Regarding the Sun-Times editorial accusing Ken Griffin of “not being honest” about Gov. Pritzker’s graduated income tax proposal (9/10/20), I say the Sun-Times is not being honest for recommending the graduated tax amendment without any strings attached.

In addition, to blame former Gov. Bruce Rauner for leaving the state in “a world of hurt” is disingenuous and pulled straight from the Democratic Party playbook. Thankfully, a letter to the editor that day correctly calls out the current governor and his cronies for pushing an income tax amendment while not calling for amendments that could actually help save this state, such as eliminating the clause in the state Constitution that prevents changes to the pension system, requiring non-partisan congressional maps be drawn and imposing legislator term limits.

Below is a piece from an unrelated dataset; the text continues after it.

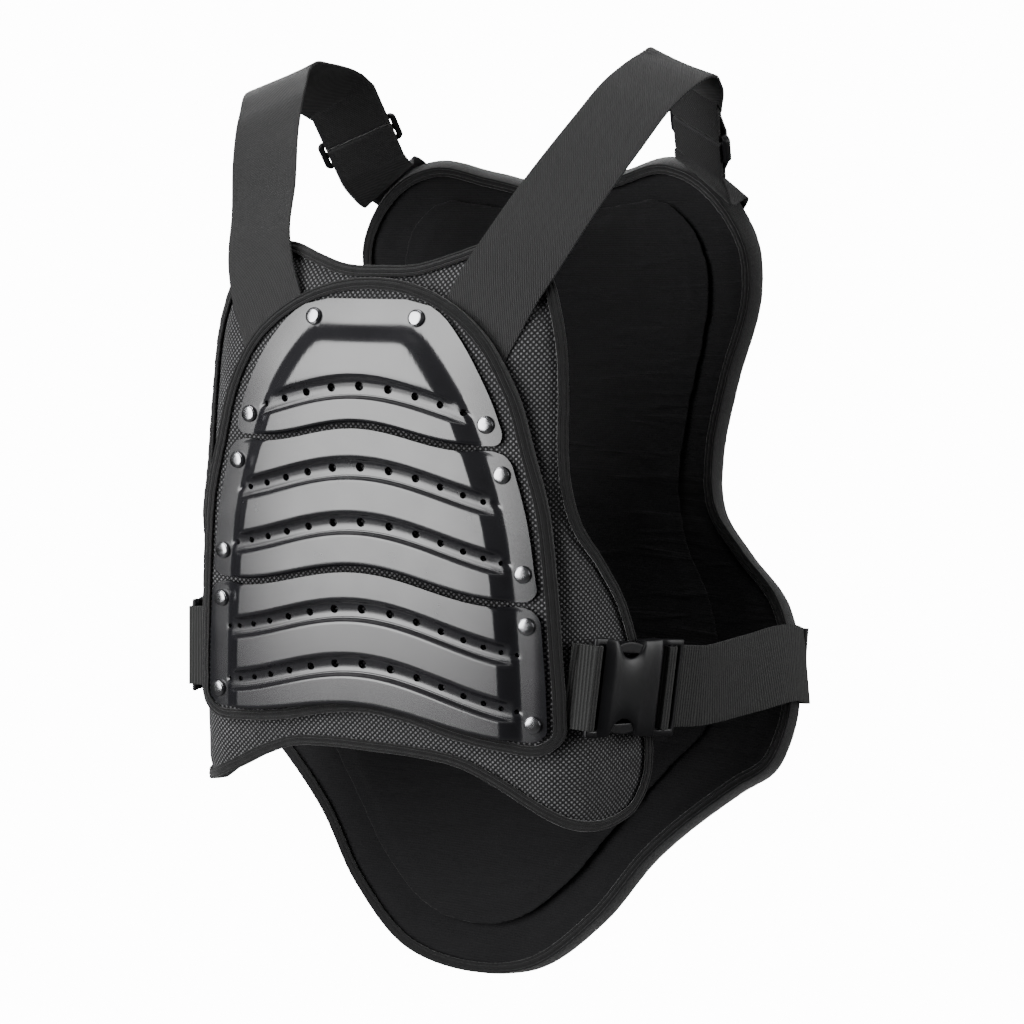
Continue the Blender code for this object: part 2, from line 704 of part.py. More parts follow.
def make_rivets():
    """Domed heads, turned from a profile that runs down the outer side."""
    mesh = bpy.data.meshes.new("rivet")
    bm = bmesh.new()
    profile = [(0.0, RIVET_HEIGHT)]
    profile += [(RIVET_RADIUS * math.sin(a), RIVET_HEIGHT * math.cos(a))
                for a in np.radians((35.0, 65.0))]
    profile += [(RIVET_RADIUS, 0.0), (0.0, 0.0)]
    verts = [bm.verts.new((x, 0.0, z)) for x, z in profile]
    for upper, lower in zip(verts, verts[1:]):
        bm.edges.new((upper, lower))
    bm.to_mesh(mesh)
    bm.free()
    seat = PAD_FRONT + GAP + PLATE_THICK + GAP
    for number, (across, up) in enumerate(RIVETS, 1):
        for side, name in ((1, "right"), (-1, "left")):
            spot = (side * across * PLATE_HALF_WIDTH, up * PLATE_RISE)
            foot = front_place(*spot, seat)
            outward = front_place(*spot, seat + RIVET_HEIGHT) - foot
            obj = new_object(f"rivet_{number}_{name}", mesh, MATERIALS["rivet_metal"])
            obj.location = foot
            obj.rotation_mode = "QUATERNION"
            obj.rotation_quaternion = outward.to_track_quat("Z", "X")
            turned = obj.modifiers.new("turned", "SCREW")
            turned.steps = turned.render_steps = 10
            turned.use_merge_vertices = True
            turned.merge_threshold = WELD


# Shoulder straps and adjusters

def adjuster_frame():
    """Matrix of the right adjuster: X across to the outside, Y down the strap, Z outward."""
    along = Vector(ADJUSTER_AXIS).normalized()
    across = Vector(ADJUSTER_ACROSS)
    across = (across - across.dot(along) * along).normalized()
    outward = across.cross(along)
    turn = Matrix((across, along, outward)).transposed().to_4x4()
    return Matrix.Translation((ADJUSTER_OUT, ADJUSTER_BACK, ADJUSTER_UP)) @ turn


def make_shoulder_strap(cutter):
    """Webbing from the chest pad over the shoulder and round the adjuster's top bar."""
    low = WEB_OFF + 3 * GAP
    over_tape = low + TAPE_THICK + GAP
    lying = []
    for share, depth in ((0.0, low), (0.4, low), (0.7, over_tape), (1.0, over_tape + GAP)):
        across = STRAP_FOOT[0] + share * (STRAP_LEAVES[0] - STRAP_FOOT[0])
        up = STRAP_FOOT[1] + share * (STRAP_LEAVES[1] - STRAP_FOOT[1])
        lying.append(front_place(across, up, depth))
    crest = Vector((CREST_OUT, CREST_BACK, CREST_UP + WEB_THICK / 2))
    frame = adjuster_frame()
    entry = frame @ Vector((0, -STRAP_TAIL, -BAR_LIFT))
    points = lying + part_way(lying[-1], crest, STRAP_CLIMB) + [crest]
    points += part_way(crest, entry, STRAP_FALL) + [entry]
    path = thinned(smooth(points), PATH_SAG)
    second = -BAR_LIFT + WEB_THICK + GAP
    tail = [(-BAR_WIDTH / 2 - WEB_OFF, BAR_LIFT), (-STRAP_TAIL * 0.6, second),
            (-STRAP_TAIL, second)]
    held = [frame @ Vector((0, y, z)) for y, z in round_bar((0.0, 0.0), 1, -1) + tail]
    reach = Vector((STRAP_LEAVES[1] - STRAP_FOOT[1], STRAP_FOOT[0] - STRAP_LEAVES[0]))
    reach *= WEB_WIDTH / 2 / reach.length
    lying_side = (front_place(STRAP_FOOT[0] + reach.x, STRAP_FOOT[1] + reach.y, low)
                  - front_place(STRAP_FOOT[0] - reach.x, STRAP_FOOT[1] - reach.y, low))
    level = frame.col[0].to_3d()
    sides = strap_sides(path, lying_side.normalized(), level) + [level] * len(held)
    strap = ribbon("shoulder_strap_right", list(path) + held, sides, WEB_WIDTH, WEB_THICK,
                   MATERIALS["webbing"])
    cut_by(strap, cutter)
    mirror_copy(strap, "shoulder_strap_left")


def part_way(start, end, table):
    """Points between two ends, from a table of shares of the way in each direction."""
    way = end - start
    return [start + Vector([share * step for share, step in zip(row, way)])
            for row in table]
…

Be honest, Sun-Times. This tax will not help if we do not tackle these much larger issues.

Philip J. Milord, Western Springs

Not a victory against tobacco

The Chicago City Council has no reason to celebrate a victory in passing a weak, incomplete tobacco control ordinance.

The original ordinance called for prohibiting sales of all flavored tobacco products (electronic and combustible) including menthol. Menthol cigarettes are the flavored tobacco of choice for African Americans and contribute to addiction. Menthol also makes it more difficult to quit.

At a time when COVID-19 is killing African Americans, it’s hard to believe that the City Council could ignore a measure that would have demonstrated its interest in ending Big Tobacco’s hold on the African American community. The City Council believed Big Tobacco’s front groups when they said the more protective ordinance would hurt business.

If the business model of retailers relies on selling a product that has known deadly health risks and consequences, then I would suggest those retailers find a new way of doing business.